__Objective__
Repeat only the lines running from the beginning of the material through the line that contains "return (length**2 +".

__Material__
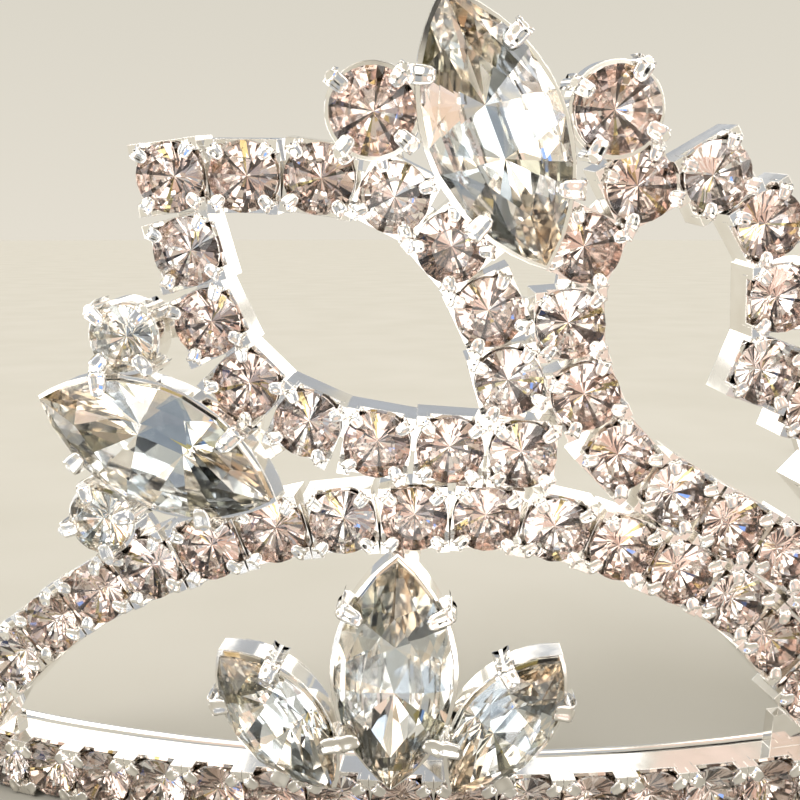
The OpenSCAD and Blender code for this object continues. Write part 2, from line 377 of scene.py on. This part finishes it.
def arc_radius(length, width):
    """Radius of each side of a pointed stone."""
    return (length**2 + width**2) / (4 * width)


def navette(name, length, width):
    """A pointed stone: a long table, two rows of facets above, and long wedges below."""
    arc = arc_radius(length, width)
    middle = arc - width / 2
    half_turn = math.acos(middle / arc)
    keel = 0.97 * navette_pavilion
    corners = [(0, 0.1 * length, -keel), (0, -0.1 * length, -keel)]

    def edge(side, share):
        a = share * half_turn
        return side * (arc * math.cos(a) - middle), side * arc * math.sin(a)

    for side in (1, -1):
        for share in (-1, -0.8, -0.52, -0.34, -0.06, 0.1, 0.4, 0.62, 0.84):
            x, y = edge(side, share)
            corners += [(x, y, 0), (x, y, girdle)]
        for share in (-1, -0.45, 0, 0.45):
            x, y = edge(side, share)
            corners.append((0.52 * x, 0.6 * y, girdle + navette_crown))
        for share in (-0.75, -0.22, 0.22, 0.75):
            x, y = edge(side, share)
            corners.append((0.82 * x, 0.82 * y, girdle + 0.62 * navette_crown))
    # Painted reflections and painted shade in order round the lower facets.
    order = (
        "pearl ice pearl slate pearl sand white moss pearl"
        " ice pearl white slate pearl sand pearl moss white"
    )
    return cut_gem(name, corners, cool_painted_reflection_foils, order)


# Each stone of the left half: its seated tip in links, the heading of its other tip, and its size.
navettes = {
    "top_navette": ((-4.62, 8.1), 112, large_size),
    "side_navette": ((-8.05, 4.9), 158, large_size),
    "fleur_middle": ((-6.4, 0.52), 88, large_size),
    "fleur_outer": ((-7.2, 0.52), 128, small_size),
    "fleur_inner": ((-5.5, 0.5), 54, small_size),
}
navette_cuts = {
    large_size: navette("large navette", *large_size),
    small_size: navette("small navette", *small_size),
}
basket_claw = bent_tongue(
    "basket claw",
    [(0.74, 1.9), (0.78, 3.3), (0.72, 3.85), (0.45, 4.12), (0.1, 4.14), (-0.3, 4.16), (-0.75, 4.36)],
    width=1.1,
    thick=0.16,
    groove=0.1,
)
basket_claws = bmesh.new()


def fold_claws(matrix, length, width, angle, template):
    """Four claws folded over the edge of a stone in a basket, at that angle to its waist."""
    arc = arc_radius(length, width)
    for side in (0, 180):
        for a in (-angle, angle):
            spot = (
                matrix
                @ Matrix.Rotation(math.radians(side), 4, "Z")
                @ Matrix.Translation((width / 2 - arc, 0, 0))
                @ Matrix.Rotation(math.radians(a), 4, "Z")
                @ Matrix.Translation((arc, 0, 0))
            )
            stamp(basket_claws, template, spot)


for name, (tip, heading, (length, width)) in navettes.items():
    x = tip[0] + length / 2 / link * math.cos(math.radians(heading))
    y = tip[1] + length / 2 / link * math.sin(math.radians(heading))
    rise = basket_depth + navette_pavilion * rim_inset / (width / 2)
    for side, place, turn in (("left", (x, y), heading - 90), ("right", (-x, y), 90 - heading)):
        mesh = bmesh.new()
        seat = on_wall(place, turn)
        stamp(mesh, navette_cuts[length, width], seat @ Matrix.Translation((0, 0, rise)))
        add_piece(
            f"{side}_{name}_crystal",
            mesh,
            [crystal, *cool_painted_reflection_foils.values()],
            [f"{side}_{name}"],
        )
        fold_claws(seat, length, width, 26, basket_claw)

# Single round stones
# Larger chatons with warm painted reflections and smaller ones with cooler, whiter painted reflections, of
# foiled lead glass, soldered beside the pointed stones.
# Each sits in its own round cup, with four claws folded over it.
# Order of the cool painted reflections and painted shade round the lower facets.
clear = (
    "pearl slate white pearl sand pearl white moss ice pearl white ice"
    " slate pearl pearl ice white pearl slate white sand pearl ice moss pearl"
)
large_round = chaton("large single stone", 4.5, warm_painted_reflection_foils, rosy)
small_round = chaton("small single stone", 3.8, cool_painted_reflection_foils, clear)
# Each stone of the left half: its place in links, its width, its claws' turn, its cut and its foils.
rounds = [
    ((-6.8, 10), 4.5, 5, large_round, warm_painted_reflection_foils),
    ((-3.82, 10.02), 4.5, 17, large_round, warm_painted_reflection_foils),
    ((-10.1, 7.1), 3.8, 0, small_round, cool_painted_reflection_foils),
    ((-10.55, 4.45), 3.8, 60, small_round, cool_painted_reflection_foils),
]
round_claw = bent_tongue(
    "round claw",
    [(0.6, 1.9), (0.64, 3.3), (0.58, 3.85), (0.3, 4.06), (0, 4.06), (-0.35, 4.04), (-0.62, 4.1)],
    width=0.95,
    thick=0.14,
    groove=0.08,
)
for i, (place, width, turn, gem, foils) in enumerate(rounds, 1):
    rise = basket_depth + chaton_pavilion * rim_inset / (width / 2)
    for side, (x, y), twist in (("left", place, turn), ("right", (-place[0], place[1]), -turn)):
        mesh = bmesh.new()
        seat = on_wall((x, y), twist)
        stamp(mesh, gem, seat @ Matrix.Translation((0, 0, rise)))
        add_piece(
            f"{side}_round_{i}_crystal",
            mesh,
            [crystal, *foils.values()],
            [f"{side}_round_{i}"],
        )
        fold_claws(seat, width, width, 45, round_claw)
add_piece("basket_claws", basket_claws, [silver])

# Studio
# Plain pale floor in matt paint, which shows no reflection, and soft light from above.
# Glowing paper cards all round give the metal and the stones something bright and dark to mirror.
floor_paint, floor_shader = new_material("pale floor", Specular_IOR_Level=0)
uneven(floor_paint, floor_shader, patch=25, smooth=0.6, rough=0.75, one="#e0ddd6", other="#dbd8d0")
ground = bmesh.new()
bmesh.ops.create_circle(ground, cap_ends=True, segments=64, radius=4)
floor_data = bpy.data.meshes.new("floor")
ground.to_mesh(floor_data)
ground.free()
floor_data.materials.append(floor_paint)
floor = bpy.data.objects.new("floor", floor_data)
bpy.context.scene.collection.objects.link(floor)

world = bpy.data.worlds.new("studio air")
bpy.context.scene.world = world
world.use_nodes = True
air = world.node_tree.nodes["Background"]
air.inputs["Strength"].default_value = 1
way = add_node(world, "ShaderNodeTexCoord", {})
height = add_node(world, "ShaderNodeSeparateXYZ", {}, [("Vector", way.outputs["Generated"])])
climb = add_node(world, "ShaderNodeMapRange", {"From Max": 0.2}, [("Value", height.outputs["Z"])])
fade = add_node(
    world,
    "ShaderNodeMixRGB",
    {"Color1": colour("#e4ded1"), "Color2": colour("#dbd6c9")},
    [("Fac", climb.outputs[0])],
)
world.node_tree.links.new(fade.outputs[0], air.inputs["Color"])

# The point that the lights and cards face, in the middle of the front
front_y, front_z = -0.04, 0.02


def aim(thing, spot):
    """Places a thing so that its -Z looks at the front of the crown."""
    thing.location = spot
    thing.rotation_mode = "QUATERNION"
    facing = Vector((0, front_y, front_z)) - Vector(spot)
    thing.rotation_quaternion = facing.to_track_quat("-Z", "Y")


def soft_light(name, spot, strength, wide, code):
    """A soft light from far off in that direction, as wide in the sky as this many degrees."""
    lamp = bpy.data.lights.new(name, "SUN")
    lamp.energy = strength
    lamp.angle = math.radians(wide)
    lamp.color = colour(code)[:3]
    light = bpy.data.objects.new(name, lamp)
    bpy.context.scene.collection.objects.link(light)
    aim(light, spot)


# Each paper's colour and glow
papers = {
    "tan": ("#d8c3b6", 1.4),
    "dark": ("#26272c", 0.5),
    "white": ("#fffdf8", 2.8),
    "olive": ("#b0a164", 1.4),
    "blue": ("#6f97e0", 2.0),
    "grey": ("#b4b8be", 1.0),
}


def card(name, spot, size, paper):
    """A glowing paper card that only shows in the metal and the stones."""
    code, glow = papers[paper]
    sheet_paint, shader = new_material(name, Base_Color=colour("#000000"), Roughness=1)
    shader.inputs["Emission Color"].default_value = colour(code)
    shader.inputs["Emission Strength"].default_value = glow
    sheet = bmesh.new()
    bmesh.ops.create_grid(sheet, x_segments=1, y_segments=1, size=0.5)
    data = bpy.data.meshes.new(name)
    sheet.to_mesh(data)
    sheet.free()
    data.transform(Matrix.Diagonal((*size, 1, 1)))
    data.materials.append(sheet_paint)
    thing = bpy.data.objects.new(name, data)
    bpy.context.scene.collection.objects.link(thing)
    aim(thing, spot)
    thing.visible_camera = False
    thing.visible_shadow = False
    thing.visible_diffuse = False
    return thing


# Tiers of cards round the crown: the height of each in degrees, and its papers from the front round
dome_r = 0.9
card_high = 0.24
cover = 0.75
tiers = [
    (5, "white white tan white white tan grey white grey grey white white grey white blue tan grey dark"),
    (22, "white tan dark white tan grey white grey white white grey olive white white tan grey"),
    (42, "white white dark grey tan grey white grey white white olive dark"),
    (66, "white dark grey tan grey dark white"),
]
for tier, (height, order) in enumerate(tiers):
    order = order.split()
    lift = math.radians(height)
    for i, paper in enumerate(order):
        bearing = math.tau * (i + 0.3 * tier) / len(order)
        reach = dome_r * math.cos(lift)
        spot = (
            reach * math.sin(bearing),
            front_y - reach * math.cos(bearing),
            front_z + dome_r * math.sin(lift),
        )
        wide = cover * math.tau * reach / len(order)
        card(f"card {tier} {i}", spot, (wide, card_high), paper)

# A fan of cards flat on the floor before the crown, from the left round to the right
fan_r = 0.22
fan_y = 0.03
fan_step = 18
fan_size = (0.055, 0.25)
fan = "tan white white white grey white tan grey tan dark white white tan".split()
for i, paper in enumerate(fan):
    bearing = math.radians(fan_step * (i - len(fan) // 2))
    spot = (fan_r * math.sin(bearing), fan_y - fan_r * math.cos(bearing), 0.001)
    low_card = card(f"low card {i}", spot, fan_size, paper)
    low_card.rotation_quaternion = Quaternion((0, 0, 1), bearing)

soft_light("upper left light", (-0.8, -0.7, 1.0), 0.9, 30, "#fffaf2")
soft_light("upper right light", (0.9, -0.6, 0.8), 0.5, 24, "#f2f6ff")
soft_light("back light", (0.1, 1.0, 0.9), 0.4, 40, "#ffffff")

# Camera
# As in the photograph: close to the left half of the front, a little above the crown's middle.
# It looks to the right and slightly down.
camera_data = bpy.data.cameras.new("camera")
camera = bpy.data.objects.new("camera", camera_data)
bpy.context.scene.collection.objects.link(camera)
bpy.context.scene.camera = camera
camera_data.lens = 49.8
camera_data.sensor_width = 36
camera_data.clip_start = 0.001
camera.location = Vector((-41.6, axis_y - 136.6, 36.8)) * 0.001
bearing, dip = math.radians(15.25), math.radians(8.75)
ahead = Vector((math.sin(bearing) * math.cos(dip), math.cos(bearing) * math.cos(dip), -math.sin(dip)))
camera.rotation_mode = "QUATERNION"
camera.rotation_quaternion = ahead.to_track_quat("-Z", "Y")

scene = bpy.context.scene
scene.view_settings.view_transform = "Standard"
scene.cycles.max_bounces = 16
scene.cycles.transmission_bounces = 12
scene.cycles.glossy_bounces = 10
scene.cycles.caustics_reflective = False
scene.cycles.caustics_refractive = False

__Written response__
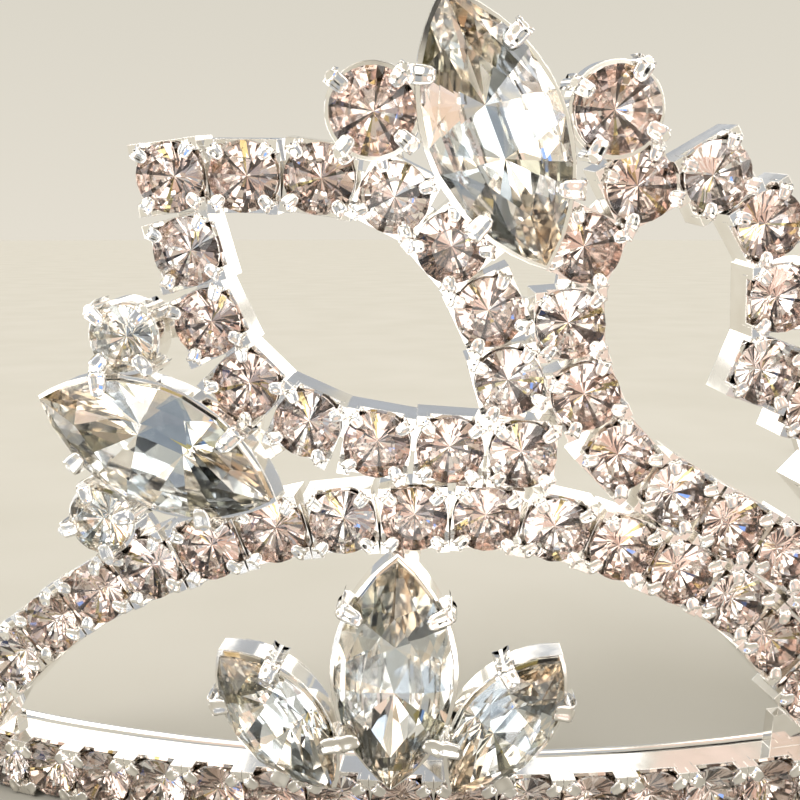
The OpenSCAD and Blender code for this object continues. Write part 2, from line 377 of scene.py on. This part finishes it.
def arc_radius(length, width):
    """Radius of each side of a pointed stone."""
    return (length**2 + width**2) / (4 * width)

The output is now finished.